Does the difference between reviews written by amateurs and those written by professionals matter? Amazon has never been seriously accused of gaming user-generated reviews and, though it hasn't disclosed the price of the acquisition, it would be hard to imagine the e-tailer would do anything to make Dpreview's 7 million monthly unique visitors question its integrity.

"One of the things we like about Dpreview is the fact it provides readers with unbiased, in-depth reviews," Patty Smith, an Amazon spokeswoman, said in an e-mail. "We don't want to change the features that Dpreview customers enjoy."

On the site's message board, shortly after announcing the sale, Dpreview's founder, Phil Askey, posted a note telling users that reviews won't be compromised by the new corporate ownership. "I'd like to reassure you that this is a good day for everyone," Askey wrote on the board. "Amazon will have no affect on the reviews we write or the products we choose to review."

Still, some in his audience remained skeptical. One person who posted a reply to Askey wrote: "The minute they decide they can make more/faster bucks by starting to tailor reviews, mix marketing/editorial content and edit out negative user feedback it will happen. It's up to Amazon to decide."

What is Amazon's focus?
Skeptics also note that digital photography is white hot, generating about $18 billion in still-camera sales alone last year, and amateurs and professional photographers are plunking down thousands for digital cameras and equipment. With that kind of money involved, some Dreview fans fear the reviews will lose their independence.

Scores of companies enable users to post reviews or offer professionally written critiques on their sites, including Yahoo, AOL and CNET Networks, parent company of News.com. Most if not all of these companies have had to defend the integrity of their reviews at one time or another. Whether the item being reviewed is a movie, music or gadget, people often question whether a reviewer has a hidden agenda.

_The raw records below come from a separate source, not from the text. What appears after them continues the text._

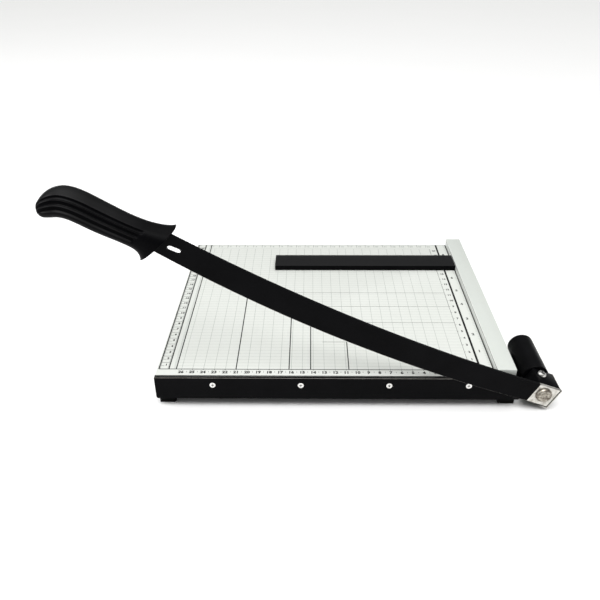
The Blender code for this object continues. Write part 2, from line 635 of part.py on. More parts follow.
def make_shaft(pivot):
    axis_point = Vector((PIVOT_X, 0, PIVOT_Z))
    seat = ARM_FRONT - GAP
    rim = SHAFT_HEAD_RADIUS
    profile = (
        (seat - 0.0021, 0.0),
        (seat - 0.0021, rim * 0.30),
        (seat - 0.0026, rim * 0.36),
        (seat - 0.0026, rim * 0.66),
        (seat - 0.0020, rim * 0.88),
        (seat - 0.0008, rim),
        (seat, rim),
        (seat, SHAFT_RADIUS),
        (SHAFT_END - 0.0008, SHAFT_RADIUS),
        (SHAFT_END, SHAFT_RADIUS - 0.0008),
        (SHAFT_END, 0.0),
    )
    turned("pivot_shaft", profile, axis_point, "Y", "bright_steel", pivot)

    end = COLLAR_START + COLLAR_LENGTH
    outer = HOUSING_BORE - 2 * GAP
    ring = ((COLLAR_START, BORE_RADIUS), (COLLAR_START, outer), (end, outer), (end, BORE_RADIUS))
    collar = turned("spring_collar", ring, axis_point, "Y", "spring_steel", pivot, hollow=True)
    margin = math.radians(12.0)
    first = math.pi / 2 - ARM_CLOSES - margin
    last = math.pi / 2 + ARM_OPENS + margin
    notch = []
    steps = 12
    for radius, span in ((outer + 0.001, (first, last)), (BORE_RADIUS + 0.0012, (last, first))):
        for step in range(steps + 1):
            angle = span[0] + (span[1] - span[0]) * step / steps
            notch.append(at_pivot(Vector((math.cos(angle), math.sin(angle))) * radius))
    cut(collar, extruded("cutter_notch", notch, COLLAR_START - 0.001, end + 0.001, None, pivot))

    start = REAR_BUSH_START + REAR_BUSH_LENGTH + GAP
    washer = ((start, BORE_RADIUS), (start, 0.0078), (start + 0.0010, 0.0078), (start + 0.0010, BORE_RADIUS))
    turned("shaft_washer", washer, axis_point, "Y", "bright_steel", pivot, hollow=True)
    axis = (Vector((0, 1, 0)), Vector((0, 0, 1)))
    nut("shaft_nut", axis_point, axis, 0.0130, SHAFT_RADIUS + GAP, start + 0.0010 + GAP, 0.0055, pivot)


def make_handle(pivot, outline):
    builder = bmesh.new()
    rings = []
    for top, bottom, half in HANDLE_SECTIONS:
        high = at_pivot(handle_point(*top))
        low = at_pivot(handle_point(*bottom))
        centre = Vector(((high.x + low.x) / 2, ARM_MIDDLE, (high.y + low.y) / 2))
        upward = Vector(((high.x - low.x) / 2, 0, (high.y - low.y) / 2))
        ring = []
        for step in range(HANDLE_RING):
            angle = math.tau * step / HANDLE_RING
            across = math.copysign(abs(math.sin(angle)) ** (2 / HANDLE_SQUARENESS), math.sin(angle))
            along = math.copysign(abs(math.cos(angle)) ** (2 / HANDLE_SQUARENESS), math.cos(angle))
            ring.append(builder.verts.new(centre + upward * along + Vector((0, half * across, 0))))
        rings.append(ring)
    for first, second in zip(rings, rings[1:]):
        for step in range(HANDLE_RING):
            following = (step + 1) % HANDLE_RING
            builder.faces.new((first[step], first[following], second[following], second[step]))
    builder.faces.new(rings[0])
    builder.faces.new(rings[-1])
    grip = add_object("handle_grip", builder, "black_plastic", pivot)
    socket = extruded("cutter_socket", grown(outline, GAP), ARM_FRONT - GAP, ARM_BACK + GAP, None, pivot)
    cut(grip, socket)

    axis = (Vector((0, -1, 0)), Vector((0, 0, 1)))
    head_height = 0.0020
    depth = 0.0080
    head = pan_head(0.0031, head_height, HANDLE_SCREW_RADIUS, 0.0120)
    for number, along in enumerate(HANDLE_SCREW_PLACES):
        spot = at_pivot(handle_point(along, 0.0))
        place = Vector((spot.x, ARM_MIDDLE + depth, spot.y))
        drill(grip, place, 0.0031 + GAP, -0.010, head_height + GAP, axis, pivot)
        drill(grip, place, HANDLE_SCREW_RADIUS + GAP, 0.001, head_height + 0.0130, axis, pivot)
        screw(f"handle_screw_{number + 1}", place, axis, head, parent=pivot)


def main():
    clear_scene()
    tray = make_table()
    make_fixed_blade(tray)
    make_fence(tray)
    make_paper_stop()
    make_housing(tray)
    make_bearings()
    make_spring()
    make_feet(tray)
    pivot = bpy.data.objects.new("arm_pivot", None)
    pivot.location = (PIVOT_X, ARM_MIDDLE, PIVOT_Z)
    bpy.context.scene.collection.objects.link(pivot)
    outline = make_blade_arm(pivot)
    make_hub(pivot)
    make_shaft(pivot)
    make_handle(pivot, outline)


main()
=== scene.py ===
"""Looks of the guillotine paper cutter: printed table, moulded handle, bright pivot end and paints.

Metres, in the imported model's frame: X along the cutting edge towards the pivot, Y away from the edge, Z up.
"""

import json
import math

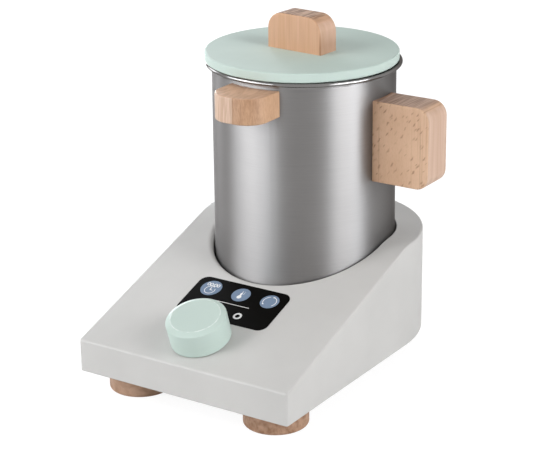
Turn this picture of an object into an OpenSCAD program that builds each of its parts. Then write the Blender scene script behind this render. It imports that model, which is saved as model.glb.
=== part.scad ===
// Toy food processor: a wedge-shaped wooden base on four feet, with a turning knob,
// and a steel pot with a lid that both lift off. Lengths are in millimetres.
// The part stands on Z = 0 with the controls facing -Y, and its origin is below the
// middle of its bounding box.

/* [Base] */
// Wood left round the pocket that holds the pot
pocket_rim = 15.7; // [13:0.1:20]
// Radial gap between the pot and its pocket
pocket_gap = 1.1; // [0.8:0.1:3]
// Rounding of the pocket's mouth
mouth_ease = 2; // [1:0.1:3]
// Height of the front edge above the underside
front_h = 19.3; // [17:0.1:24]
// Slope of the control face, in degrees
slope = 18.55; // [14:0.05:22]
// Rounding of the base's outer edges
base_ease = 1.1; // [0.8:0.1:3]

/* [Base plate] */
// Thickness of the board let into the underside
plate_t = 6; // [4:0.5:7]
// Margin of the base left round the board
plate_inset = 4; // [3:0.1:5]
// Gap round the board in its rebate
plate_gap = 0.2; // [0.1:0.05:0.5]

/* [Feet] */
// Radius of a foot
foot_r = 18.4; // [15:0.1:20]
// Height of a foot
foot_h = 13; // [9:0.5:18]
// Rounding of a foot's edges
foot_ease = 1.6; // [0.5:0.1:3]
// Side of the base to the middle of a foot
foot_side_in = 24; // [22:0.5:28]
// Front face to the middle of a front foot
foot_front_in = 25.5; // [23:0.5:29]

/* [Control panel] */
// Width of the black panel
panel_w = 61.8; // [50:0.1:76]
// Length of the panel up the slope
panel_l = 33.4; // [26:0.1:42]
// Corner radius of the panel
panel_corner = 5.5; // [2:0.1:8]
// Thickness of the panel
panel_t = 1.2; // [0.8:0.1:2]
// How far the panel stands proud of the slope
panel_proud = 0.2; // [0.1:0.05:0.3]
// Gap round the panel in its recess
panel_gap = 0.15; // [0.05:0.05:0.3]
// Panel to the mouth of the pocket, along the slope
panel_back = 2.6; // [1:0.1:5]
// Sideways place of the panel
panel_side = -1.2; // [-4:0.1:4]

/* [Knob] */
// Radius of the knob
knob_r = 17.4; // [14:0.1:20]
// Height of the knob
knob_h = 15.8; // [12:0.1:20]
// Width of the bevel round the knob's top
knob_bevel = 3.2; // [1:0.1:5]
// Height of that bevel
knob_bevel_h = 1.7; // [0.5:0.1:3]
// Front edge to the knob, along the slope
knob_front = 7.1; // [4:0.1:12]
// How far the knob reaches over the panel
knob_lap = 1.5; // [0:0.1:3]
// Gap between the knob and the slope
knob_gap = 0.5; // [0.4:0.1:1]
// Sideways place of the knob
knob_side = -1.6; // [-4:0.1:4]

/* [Knob spindle] */
// Radius of the dowel that carries the knob
spindle_r = 4; // [3:0.1:5]
// Depth of the dowel in the knob
spindle_in = 9; // [7:0.5:10]
// Radial running gap of the dowel in the base
spindle_gap = 0.06; // [0.03:0.01:0.1]
// Depth of the knob's screw in the dowel
spindle_bite = 10; // [8:0.5:12]
// Radius of the washers on the dowel
washer_r = 8.5; // [7.5:0.1:10]
// Thickness of the flat washer
washer_t = 1.2; // [1:0.1:2]
// Height of the dished friction washer
dish_h = 1.6; // [1.2:0.1:2.2]
// Thickness of the dished washer's metal
dish_t = 0.5; // [0.4:0.05:0.8]
// Radial gap between the dowel and the dished washer
dish_gap = 0.8; // [0.5:0.1:1.2]
// Free height under the screw head in the knob's cavity
cavity_gap = 1.5; // [1:0.1:3]

/* [Pot] */
// Outer radius of the pot
pot_r = 53.5; // [45:0.5:62]
// Height of the pot
pot_h = 158.4; // [135:0.1:185]
// Thickness of the steel
pot_wall = 0.8; // [0.6:0.1:1.2]
// Outer radius of the pot's bottom corner
pot_corner = 8; // [5:0.5:12]
// Radius of the rolled bead round the rim
bead_r = 1.1; // [0.9:0.1:2]
// How far the rim reaches beyond the pot's wall
rim_out = 3.6; // [3:0.1:5]
// Gap under the pot on the base plate
pot_seat = 0.2; // [0.1:0.1:0.5]

/* [Pot handle] */
// Reach of the handle from the pot
handle_reach = 35; // [26:0.1:42]
// Thickness of the handle
handle_t = 21.5; // [16:0.1:24]
// Height of the handle
handle_h = 47.8; // [40:0.1:56]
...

That leads to the Amazon question: why would an online retailer want to employ independent reviewers? That question was being asked even among the congratulatory e-mails posted to Dpreview.

Sucharita Mulpuru, a Forrester Research analyst, offered one explanation: Amazon can post some of Dpreview's content on the site and then crosslink to help sell cameras. In other words, Amazon doesn't have to do anything nefarious to make money with Dpreview, she said.

"There are many things that Amazon does that seem unintuitive to me," Mulpuru said. "This seems intuitive. Amazon is all about reviews, and getting cheap, quick content vetted by somebody else. I don't think Amazon has any interest in doing anything but putting links on the site that can help readers purchase cameras."

That's what Amazon did in the case of the Internet Movie Database (IMDB). In 1998, the retailer bought IMDB, the company famous for supplying movie information. Since then, IMDB has remained largely independent and it indeed is hard to find much Amazon presence on the site other than links users can click on to purchase DVDs.

Amazon also has a record of trying to protect the integrity of reviews.

Three years ago, Amazon stopped accepting anonymous customer reviews, replacing them with a program called Real Names. A badge was posted to reviews of customers who wrote under their real names. Amazon notified customers that "a community in which people use their Real Names will ultimately have higher-quality content." Customers used their credit cards to prove their identities.

Michael Reichmann, a professional photographer for more than 25 years and operator of the site The Luminous Landscape, said it's a compliment to Dpreview's Askey that the site's users are worried about its future.

"They are smart to ask questions. Who has the purity of Consumer Reports?" Reichmann asked. "That said, if you are into photography, his reviews are very good and he's a very trusted voice. I don't see any harm to anyone as long as the reader continues to believe that he's editorially independent from his new parent company."